Through sweeping administrative rewrites and unprecedented procedural maneuvers, Biden’s NLRB transformed what should be an impartial agency into an activist body advancing the interests of its political allies. It abandoned decades of precedent, sometimes overturning more than 50-75 years of settled law, to tilt the balance of power toward union leadership and away from individual workers.
Earlier this year, President Trump rightfully removed partisan activist members who had turned the NLRB into a tool of the Democratic Party, rather than a neutral arbiter, creating an opportunity to rebuild a board grounded in the law and fairness.
With the Senate’s long-awaited vote to confirm the president’s nominees last week, we can now have a full and functional NLRB led by Americans who will apply the law as written, not as politically convenient. These members restore balance and return the agency to its core mission: fair labor practices and the protection of workers’ right to organize or not.
Pairing a functional NLRB with congressional reforms will repair the damage and put workers back at the center of labor policy.
Chair Bill Cassidy and the Senate HELP Committee deserve real credit for unveiling a pro-worker reform package that restores secret ballot elections, rolls back the NLRB’s Cemex policy that enables union recognition without a private vote, protects workers’ and employers’ ability to share information, and re-centers due process and the rule of law. It’s the right blueprint to put workers, not political insiders, back in charge. Policy should reward unions that strengthen paychecks and safety, not political machines that exploit workers.
The Biden-era NLRB’s bias wasn’t limited to a single decision. It attempted to rewrite the law to favor partisan unions. In case after case, the NLRB used regulatory fiat to undermine worker choice, silence employers, and consolidate political power. Chief among its moves was the Cemex ruling, which effectively replaced long-standing secret-ballot elections for card checks, exposing employees to pressure and eroding a core safeguard recognized for decades by courts and Congress.
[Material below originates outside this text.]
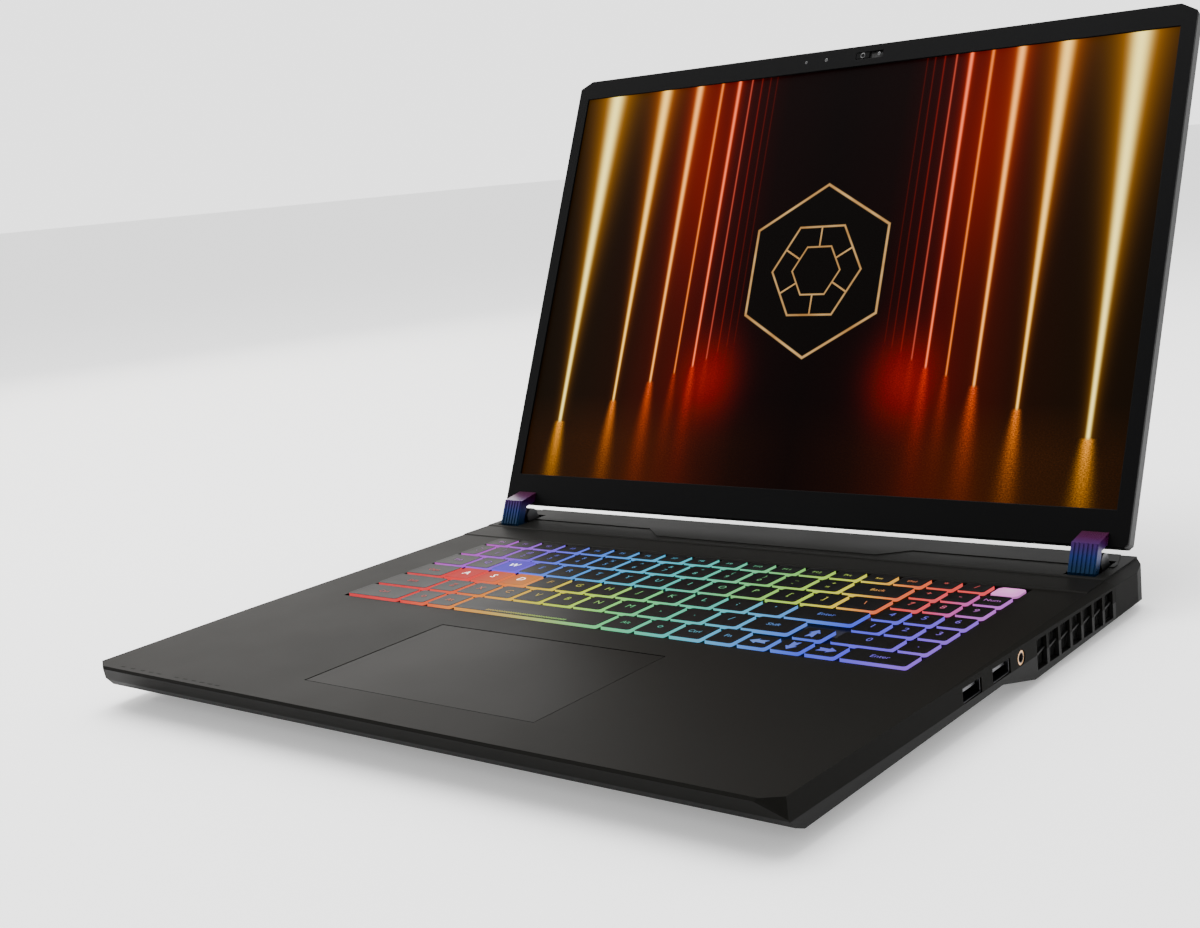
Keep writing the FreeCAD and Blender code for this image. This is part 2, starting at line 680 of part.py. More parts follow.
keep(block("keyboard_plate", ("-keys_left - well_margin - plate_lip", f"{keys_right} + well_margin + plate_lip"),
           (f"{keys_front} - well_margin - plate_lip", f"{keys_back} + well_margin + plate_lip"),
           (f"{deck_under} - plate_thickness", deck_under)))
key_top = "(palm_height + key_proud)"
pad_row = "(row_pitch * 5 / 6)"


def key(name, left, width, front, depth):
    """One tapered keycap: its place and pitch along the row, less the gap to its neighbours."""
    solid = doc.addObject("Part::Wedge", name)
    solid.Label = name
    solid.Placement = FreeCAD.Placement(FreeCAD.Vector(0, 0, 0), FreeCAD.Rotation(FreeCAD.Vector(1, 0, 0), 90))
    right = f"({left} + {width} - key_gap)"
    back = f"({front} + {depth} - key_gap)"
    return bind(solid, {
        "Xmin": left,
        "Xmax": right,
        "X2min": f"{left} + key_taper",
        "X2max": f"{right} - key_taper",
        "Ymin": f"{key_top} - key_height",
        "Ymax": key_top,
        "Zmin": f"-{back}",
        "Zmax": f"-{front}",
        "Z2min": f"key_taper - {back}",
        "Z2max": f"-{front} - key_taper",
    })


# each row runs from the left edge, its widths in key pitches
rows = {
    "bottom_row": [1.95, 1, 0.95, 4.8, 1, 1, 1],
    "lower_row": [1.95] + [1] * 10 + [1.4],
    "home_row": [1.43] + [1] * 11 + [1.95],
    "upper_row": [1.2] + [1] * 12 + [1.18],
    "number_row": [0.72] + [1] * 12 + [1.66],
}
single_keys = {
    ("bottom_row", 3): "space_key",
    ("lower_row", 0): "left_shift_key",
    ("lower_row", 11): "right_shift_key",
    ("home_row", 0): "caps_key",
    ("home_row", 12): "enter_key",
    ("upper_row", 0): "tab_key",
    ("number_row", 13): "backspace_key",
}
lit_keys = [("home_row", 1), ("home_row", 2), ("home_row", 3), ("upper_row", 2)]
lit_solids = []
for level, (row_name, widths) in enumerate(rows.items()):
    left = 0
    solids = []
    for index, width in enumerate(widths):
        spot = (row_name, index)
        name = single_keys.get(spot, f"{row_name}_{index}")
        span = f"{width} * key_pitch"
        if spot == ("lower_row", 11):  # up to the arrow key beside it
            span = f"(11.7 * key_pitch + 2 * arrow_pitch - arrow_shift_gap - {left:.2f} * key_pitch)"
        elif index == len(widths) - 1 and row_name != "bottom_row":  # up to the number pad
            span = f"({pad_left} - pad_gap + keys_left - {left:.2f} * key_pitch)"
        cap = key(name, f"(-keys_left + {left:.2f} * key_pitch)", span,
                  f"({keys_front} + {level} * row_pitch)", "row_pitch")
        if spot in single_keys:
            keep(cap)
        elif spot in lit_keys:
            lit_solids.append(cap)
        else:
            solids.append(cap)
        left += width
    if row_name == "bottom_row":
        solids.append(key("function_shift", f"(-keys_left + {left:.2f} * key_pitch)", "arrow_pitch",
                          keys_front, "row_pitch"))
        arrow_left = f"(-keys_left + {left:.2f} * key_pitch + arrow_pitch)"
    keep(group(row_name + "_keys", solids))
keep(group("lit_keys", lit_solids))
arrows = [key(f"arrow_{index}", f"({arrow_left} + {index} * arrow_pitch)", "arrow_pitch", keys_front, pad_row)
          for index in range(3)]
arrows.append(key("arrow_up", f"({arrow_left} + arrow_pitch)", "arrow_pitch", f"({keys_front} + {pad_row})", pad_row))
keep(group("arrow_keys", arrows))
function_front = f"({keys_front} + 5 * row_pitch)"
function_pitch = f"(({pad_left} + keys_left) / function_count)"
function_caps = [key(f"function_{index}", f"(-keys_left + {index} * {function_pitch})", function_pitch,
                     function_front, "function_depth + key_gap") for index in range(sizes["function_count"])]
function_caps += [key(f"function_pad_{index}", f"({pad_left} + {index} * pad_pitch)", "pad_pitch",
                      function_front, "function_depth + key_gap") for index in range(2)]
keep(group("function_keys", function_caps))
keep(key("power_key", f"({pad_left} + 2 * pad_pitch)", "pad_pitch", function_front, "function_depth + key_gap"))
pad_caps = [key("pad_zero", pad_left, "2 * pad_pitch", f"({keys_front} + {pad_row})", pad_row),
            key("pad_point", f"({pad_left} + 2 * pad_pitch)", "pad_pitch", f"({keys_front} + {pad_row})", pad_row)]
for level in range(2, 6):
    for column in range(3):
        pad_caps.append(key(f"pad_{level}_{column}", f"({pad_left} + {column} * pad_pitch)", "pad_pitch",
                            f"({keys_front} + {level} * {pad_row})", pad_row))
keep(group("number_pad_keys", pad_caps))
pad_enter_left = f"({arrow_left} + 3 * arrow_pitch)"
keep(key("pad_enter_key", pad_enter_left, f"({keys_right} + key_gap - {pad_enter_left})", keys_front, pad_row))

keep(block("touchpad", (f"{touch_left} + touchpad_gap", f"{touch_right} - touchpad_gap"),
           (f"{touch_front} + touchpad_gap", f"{touch_rear} - touchpad_gap"),
           ("palm_height - 0.1 - touchpad_thickness", "palm_height - 0.1")))

# ---- hinges -----------------------------------------------------------------------------

leg_front = f"({bezel_front} + arm_reach)"
leg_back = f"({leg_front} - arm_leg)"


def hinge(side, name):
    """A ribbed arm on the lid turns on a steel shaft held by two ears of the base's bracket."""
    middle = f"({side} * hinge_spread)"
    ear_start = "(barrel_width / 2 + ear_gap)"
    leg = profile(f"{name}_arm_leg", [
        (f"-{bezel_front}", "arm_top"),
        (f"-{leg_front}", "arm_shoulder"),
        (f"-{leg_front}", "-arm_bend"),
        (f"-{leg_front} + 1.8", "1 - arm_tip"),
        (f"-{leg_back} - 0.7", "-arm_tip"),
        (f"-{leg_back}", "2.6 - arm_tip"),
        (f"-{leg_back}", "arm_shoulder - 2.2"),
        (f"-{bezel_front}", "lid_start + 1.1"),
    ], "YZ", f"{middle} - arm_width / 2", "arm_width")
    ribs = [block(f"{name}_rib_{index}",
                  (f"{middle} + {index - 2.5} * rib_pitch - rib_width / 2",
                   f"{middle} + {index - 2.5} * rib_pitch + rib_width / 2"),
                  (f"-{leg_front} - rib_height", f"-{leg_front} + 0.5"),
                  ("-arm_bend", "arm_shoulder")) for index in range(6)]
    web = profile(f"{name}_arm_web", [
        ("0", "-barrel_radius + 0.03"),
        (f"-{leg_back} - 0.7", "-arm_tip"),
        (f"-{leg_front} + 2", "2 - arm_tip"),
        (f"-{leg_back} - 1", "-5"),
        ("-3.6", "-1"),
    ], "YZ", f"{middle} - barrel_width / 2", "barrel_width")
    barrel = rod(f"{name}_barrel", (f"{middle} - barrel_width / 2", "0", "0"), "barrel_radius", "barrel_width", "x")
    bore = rod(f"{name}_barrel_bore", (f"{middle} - barrel_width", "0", "0"), "shaft_radius + running_gap",
               "2 * barrel_width", "x")
    arm = keep(on_lid(cut(f"{name}_hinge_arm", fuse(f"{name}_arm_form", [leg, web, barrel] + ribs), [bore])))

    ears = []
    for ear, offset in (("inner", f"-{ear_start} - ear_thickness"), ("outer", ear_start)):
        start = f"({middle} + {offset})"
        ears.append(rod(f"{name}_{ear}_ear", (start, axis_y, axis_height), "barrel_radius", "ear_thickness", "x"))
        ears.append(profile(f"{name}_{ear}_tail", [
            (from_axis("0"), f"{axis_height} + barrel_radius - 0.02"),
            (from_axis("-3"), f"{axis_height} - 2.6"),
            (from_axis("4"), f"{axis_height} - 6.3"),
            (from_axis("rear_reach - shell_wall - 8.5"), f"{axis_height} - 6.3"),
            (from_axis("rear_reach - shell_wall - 8.5"), f"{axis_height} - hinge_rise - deck_wall + 2 * ridge_step - 0.5"),
            (from_axis("slot_rear - 0.4"), f"{axis_height} - hinge_rise - deck_wall + 2 * ridge_step - 0.5"),
        ], "YZ", start, "ear_thickness"))
    post = block(f"{name}_bracket_post",
                 (f"{middle} - {ear_start} - ear_thickness", f"{middle} + {ear_start} + ear_thickness"),
                 (from_axis("rear_reach - shell_wall - 8.5"), from_axis("rear_reach - shell_wall - 5.2")),
                 (f"{floor_top}", f"{axis_height} - hinge_rise - deck_wall + 2 * ridge_step - 0.5"))
    seat = rod(f"{name}_shaft_seat", (f"{middle} - arm_width", axis_y, axis_height), "shaft_radius",
               "2 * arm_width", "x")
    keep(cut(f"{name}_hinge_bracket", fuse(f"{name}_bracket_form", ears + [post]), [seat]))
    keep(rod(f"{name}_hinge_shaft", (f"{middle} - {ear_start} - ear_thickness", axis_y, axis_height),
             "shaft_radius", f"2 * ({ear_start} + ear_thickness)", "x"))


hinge(-1, "left")
hinge(1, "right")

# ---- lid --------------------------------------------------------------------------------


def lid_outline(inset):
    half = f"({half_lid} - {inset})"
    top = f"({lid_top} - {inset})"
    foot = f"(lid_start + {inset})"
    return [(f"-{half} + lid_foot", foot), (f"{half} - lid_foot", foot), (half, f"{foot} + lid_foot"),
            (half, f"{top} - lid_corner_drop"), (f"{half} - lid_corner", top),
            (f"-{half} + lid_corner", top), (f"-{half}", f"{top} - lid_corner_drop"), (f"-{half}", f"{foot} + lid_foot")]


bezel_back = f"(-{bezel_front} + bezel_thickness)"
lid_outer = profile("lid_outer", lid_outline("0"), "XZ", bezel_back, f"{lid_back} - {bezel_back}")
lid_hollow = profile("lid_hollow", lid_outline("lid_wall"), "XZ", f"{bezel_back} - 1",
                     f"{lid_back} - {bezel_back} + 1 - lid_wall")
keep(on_lid(cut("lid_cover", lid_outer, [lid_hollow])))
camera_middle = f"({display_top} + top_bezel / 2)"
bezel_plate = profile("bezel_plate", lid_outline("0"), "XZ", f"-{bezel_front}", "bezel_thickness")
window = block("display_window", ("-panel_width / 2", "panel_width / 2"), (f"-{bezel_front} - 1", "5"),
               (display_foot, display_top))
shutter_slot = block("shutter_slot", ("lens_place - shutter_width / 2 - shutter_gap",
                                      "lens_place + shutter_width / 2 + shutter_gap + shutter_travel"),
                     (f"-{bezel_front} - 1", "5"),
                     (f"{camera_middle} - shutter_height / 2 - shutter_gap",
                      f"{camera_middle} + shutter_height / 2 + shutter_gap"))
keep(on_lid(cut("screen_bezel", bezel_plate, [window, shutter_slot])))
keep(on_lid(group("display_panel", [
    block("display_sheet", ("-panel_width / 2 - panel_lip", "panel_width / 2 + panel_lip"),
          (bezel_back, f"{bezel_back} + panel_thickness"),
          (f"{display_foot} - panel_lip", f"{display_top} + panel_lip"))])))
camera_board = block("camera_board", ("-camera_width / 2", "camera_width / 2"),
                     (bezel_back, f"{bezel_back} + camera_depth"),
                     (f"{camera_middle} - camera_height / 2 + 0.6", f"{camera_middle} + camera_height / 2 + 0.6"))
lens_bore = rod("lens_bore", ("lens_place", f"{bezel_back} - 1", camera_middle), "lens_radius", "1.8", "y")
keep(on_lid(cut("camera_module", camera_board, [lens_bore])))
keep(on_lid(group("camera_lens", [
    rod("lens_disc", ("lens_place", f"{bezel_back} + 0.2", camera_middle), "lens_radius", "0.6", "y")])))
keep(on_lid(group("camera_shutter", [
    block("shutter_bar", ("lens_place - shutter_width / 2", "lens_place + shutter_width / 2"),
          (f"-{bezel_front}", f"-{bezel_front} + shutter_thickness"),
          (f"{camera_middle} - shutter_height / 2", f"{camera_middle} + shutter_height / 2"))])))

# ---- checks and export ------------------------------------------------------------------

doc.recompute()
for item in doc.Objects:
    if "Invalid" in item.State or "Error" in item.State:
        raise RuntimeError(f"{item.Label} did not build: {item.State}")
os.makedirs("parts", exist_ok=True)
for item in nodes:
    shape = item.Shape
    if shape.isNull() or not shape.isValid() or not shape.Solids:
        raise RuntimeError(f"{item.Label} has no valid solid")
    shape.exportStep(os.path.join("parts", item.Label + ".step"))
    print(f"{item.Label}: {len(shape.Solids)} solid(s), {shape.Volume / 1000:.2f} cm3")
print(f"{len(nodes)} nodes")
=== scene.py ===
import bpy
import json
import math
from mathutils import Matrix, Vector


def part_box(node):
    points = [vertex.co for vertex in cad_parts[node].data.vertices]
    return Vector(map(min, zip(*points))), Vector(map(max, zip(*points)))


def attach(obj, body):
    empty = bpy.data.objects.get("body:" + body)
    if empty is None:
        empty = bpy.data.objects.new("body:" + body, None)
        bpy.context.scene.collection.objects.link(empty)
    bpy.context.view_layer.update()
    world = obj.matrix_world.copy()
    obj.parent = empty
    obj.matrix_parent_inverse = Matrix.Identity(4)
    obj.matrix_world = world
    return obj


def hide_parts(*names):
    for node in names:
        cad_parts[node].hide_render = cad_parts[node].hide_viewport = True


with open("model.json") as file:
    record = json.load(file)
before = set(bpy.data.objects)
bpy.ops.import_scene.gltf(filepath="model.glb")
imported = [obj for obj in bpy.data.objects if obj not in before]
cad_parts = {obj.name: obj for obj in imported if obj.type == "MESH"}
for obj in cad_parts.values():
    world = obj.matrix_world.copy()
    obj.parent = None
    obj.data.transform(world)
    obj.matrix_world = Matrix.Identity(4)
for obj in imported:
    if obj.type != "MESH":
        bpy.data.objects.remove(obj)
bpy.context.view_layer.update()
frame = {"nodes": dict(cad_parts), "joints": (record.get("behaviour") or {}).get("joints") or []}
nodes = frame["nodes"]
print("frame loaded:", len(nodes), "pieces")

mm = 0.001
lidJoint = [joint for joint in frame["joints"] if joint["name"] == "lid_hinge"][0]
hingeAt = Vector(lidJoint["pos_m"])
lidLean = math.radians(25)  # the lid leans back this far from upright


def addNode(tree, kind, place, **settings):
    node = tree.nodes.new(kind)
    node.location = place
    for name, value in settings.items():
        setattr(node, name, value)
    return node


def setInputs(node, values):
    for name, value in values.items():
        node.inputs[name].default_value = value
    return node


def newGroup(name, inputs, outputs):
    tree = bpy.data.node_groups.new(name, "ShaderNodeTree")
    for label, kind, value in inputs:
        socket = tree.interface.new_socket(label, in_out="INPUT", socket_type=kind)
        socket.default_value = value
    for label, kind in outputs:
        tree.interface.new_socket(label, in_out="OUTPUT", socket_type=kind)
    start = addNode(tree, "NodeGroupInput", (-900, 0))
    end = addNode(tree, "NodeGroupOutput", (900, 0))
    return tree, start, end


def mathNode(tree, operation, first, second=None, third=None, clamp=False):
    node = addNode(tree, "ShaderNodeMath", (0, 0), operation=operation, use_clamp=clamp)
    for slot, value in enumerate((first, second, third)):
        if value is None:
            continue
        if isinstance(value, (int, float)):
            node.inputs[slot].default_value = value
        else:
            tree.links.new(value, node.inputs[slot])
    return node.outputs[0]


def times(tree, first, second, clamp=False):
    return mathNode(tree, "MULTIPLY", first, second, clamp=clamp)


def plus(tree, first, second, clamp=False):
    return mathNode(tree, "ADD", first, second, clamp=clamp)


def minus(tree, first, second):
    return mathNode(tree, "SUBTRACT", first, second)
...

The same “we know what’s best for you” mindset drove changes to captive-audience restrictions, which sought to limit employers’ ability to hold voluntary meetings to discuss unionization. And, it allowed unions to stall decertification elections simply by filing complaints. None of these shifts came from Congress; they were made by unelected officials and benefited politically aligned unions like the Communications Workers of America (CWA) and the Service Employees International Union (SEIU). These are unions that do not care about fighting for American workers: They are political operations that use worker dues to advance radical agendas and open borders.
The National Labor Relations Act was never intended to empower union leadership at the expense of workers. Yet under the Biden administration, that’s precisely what it became.
President Trump’s nominees to the NLRB represent a chance to change that: to restore accountability, fairness, and balance. They understand the difference between unions that serve their members and unions that serve their party. Their confirmations last week ensure that the board again applies the law as written, not as politically convenient.
The Senate made a clear choice: restore fairness, balance, and the rule of law. The Biden administration treated the NLRB as a political tool, rewriting rules, rewarding donors, and silencing dissent – all at the expense of the very workers they claim to champion. This ends now. American workers deserve unions that earn trust through service, not politics, and an NLRB that protects their rights, not partisan interests.